Une grande partie de la littérature sur les startups se concentre sur les réussites très massives à l'image de Facebook ou Google. Parfois, on s'intéresse aussi aux échecs. Or la majorité des cas rencontrés lors de notre enquête montre peu de réussites éclatantes mais également peu d'échecs retentissants. Nos histoires dessinent plutôt un monde d'innovations et d'entreprises discrètes, connaissant des succès variés, souvent bien réels, quoique limités. Certaines ont une ou deux salariés seulement.

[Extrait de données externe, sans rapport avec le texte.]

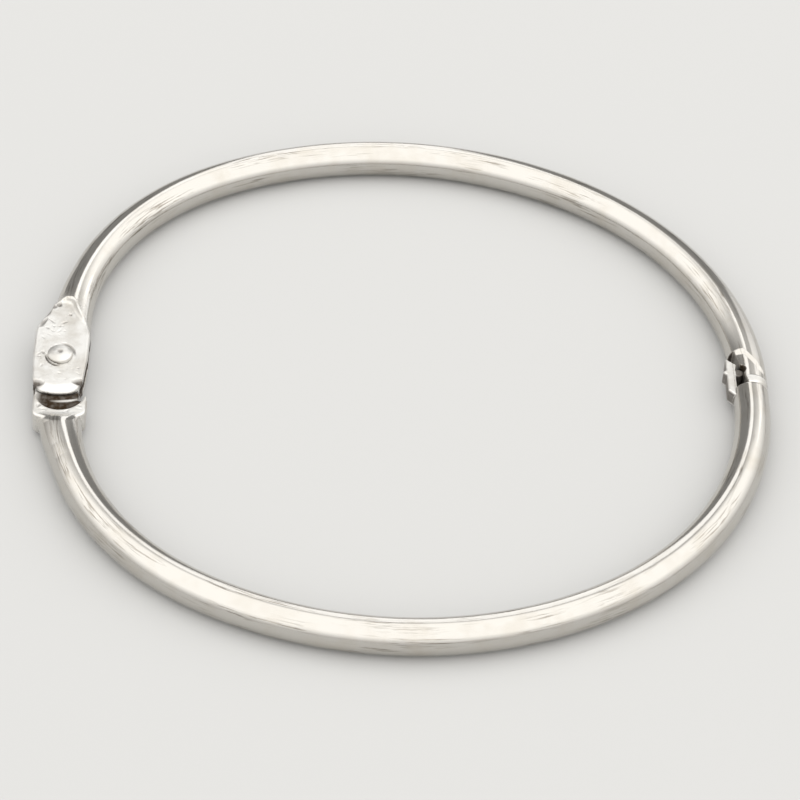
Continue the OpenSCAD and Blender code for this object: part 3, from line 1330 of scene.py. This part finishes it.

Les plus gros succès concernent des entreprises qui ont dépassé la centaine de salariés au bout de 6 à 7 années à l'image de Magellium (société toulousaine spécialisée dans la géoinformation par satellites créée en 2003 et qui compte 130 salariés, NDLR) ou Lyra Network (société de sécurisation des transactions en ligne qui compte 120 salariés à Labège, et un chiffre d'affaires de 54 millions d'euros, NDLR). Mais la moyenne se situe autour d'une dizaine de salariés. L'expression "innovateurs ordinaires" rend compte de cette réalité en demi-teinte.

 À quoi ressemble l'innovateur ordinaire ?

Leurs parcours ne ressemblent pas à celui que l'on imagine en général pour les fondateurs de startups. Les étudiants sont très largement minoritaires et les moins de 30 ans représentent moins de 20 % des fondateurs.

Hormis les membres de la recherche publique, les plus nombreux sont des ingénieurs ou des cadres techniques de 30 à 50 ans qui ont une carrière professionnelle en tant que salariés. Ces startuppers prennent la décision de créer une entreprise à un moment où leur carrière est dans une situation de relative instabilité professionnelle. Il existe aussi quelques retraités. En revanche, nos entrepreneurs partagent une caractéristique avec les exemples célèbres déjà évoqués : ce sont très majoritairement (à 93 %) des hommes.

Vous bousculez le cliché de l'homme frappé d'un éclair de génie et qui décide monter sa startup.

Vous pouvez avoir une idée et la réaliser dans l'entreprise où vous êtes déjà salarié, la création d'entreprise n'est donc pas indispensable pour réaliser un certain nombre de projets. Et réciproquement, il n'est pas nécessaire d'avoir une idée pour créer une entreprise, il suffit parfois de s'associer avec quelqu'un qui a une idée.

Au cours de notre enquête, nous avons rencontré plusieurs cas de figure. Il existe des salariés qui ont des idées depuis longtemps mais qui n'arrivent pas à les réaliser dans leur structure : soit ils quittent leur emploi pour créer leur entreprise, soit (et c'est le cas le plus fréquent) l'instabilité professionnelle (licenciement, mise au placard) les pousse à réaliser leur projet. Enfin, une partie des innovateurs ne quittent pas leur emploi ( par exemple les chercheurs ou certains cadres) et mène en parallèle leur création d'entreprise.

L'entrepreneur est rarement seul à la création de la startup...

La vision du fondateur unique est largement nuancée puisqu'elle est minoritaire (seuls 25 % des sociétés étudiées). 32 % des entreprises innovantes sont créées par deux fondateurs,  25 % par trois personnes et même 13 % par quatre personnes.

En revanche, vous n'établissez aucun facteur probant de succès ou d'échec d'une startup. Pourquoi ?

Ce n'était pas l'objectif de l'enquête car nous nous sommes intéressés davantage aux fondateurs, à leurs projets, à leurs réseaux. Notre interprétation est que le devenir des startups de notre population était et reste largement imprévisible. Il dépend probablement de trop de paramètres externes (présence ou absence de débouchés, de financements, retournements de conjoncture) et internes (entente des personnes, succès ou échec des développements techniques) pour faire l'objet de prévisions même approximatives.

Nous avons tout de même remarqué deux petites tendances. La première est liée à la corrélation entre la disparition des entreprises et la faiblesse des accès aux ressources par des relations professionnelles. Alors qu'en moyenne 39 % des accès aux ressources s'effectue par des relations professionnelles dans l'ensemble de ces entreprises, cette proportion est seulement de 17 % pour celles qui ont disparu.

L'autre tendance, qui est liée à la première, est qu'il y a plus de cessations d'activités et de situations difficiles parmi les entreprises créées par un fondateur unique (41 % contre 19 % pour des fondateurs multiples).